Applying Bottom-Up Budgeting to Personal Finance
- List All Essential Expenses: Housing, food, transportation, insurance, and savings should be prioritized.
- Track Monthly Spending: Reviewing past spending helps estimate realistic future costs.
- Set Priorities for Discretionary Spending: Allocate remaining funds to non-essential expenses like entertainment and dining.
- Adjust as Needed: If expenses exceed income, reduce discretionary spending rather than cutting essentials.
Final Words
Bottom up budgeting offers a more personalized and realistic way to manage money, whether for personal finance or business. Unlike top down budgeting, this approach focuses on actual expenses and priorities.

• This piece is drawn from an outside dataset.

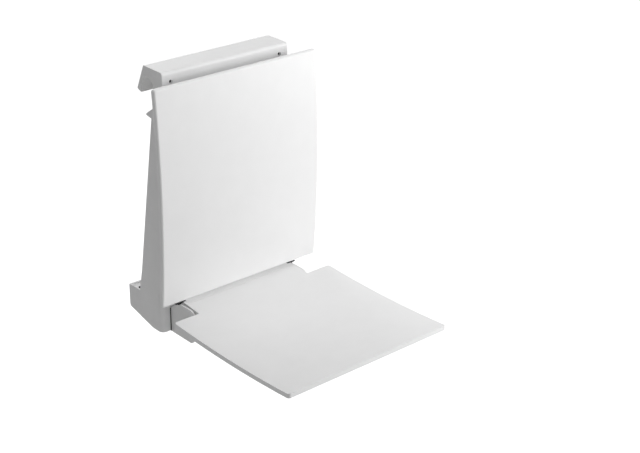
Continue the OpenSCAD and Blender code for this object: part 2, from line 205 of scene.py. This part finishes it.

While it requires more effort, the long-term benefits include greater financial control and smarter spending decisions. Hence, there is no need for big finance teams when you can do personal finance and allocate resources on your own!
FAQs
1. How does bottom-up budgeting help?
Bottom up budgeting allows department heads to create their own budgets based on actual needs, leading to more accurate planning. Companies using this approach see a 20% improvement in budget accuracy compared to top down budgeting.
3. What’s the main difference between bottom-up and top-down budgeting?
Bottom up budgeting starts with actual expenses and builds upward, while top down budgeting sets spending limits first. The bottom up approach offers flexibility but requires careful tracking to prevent overspending.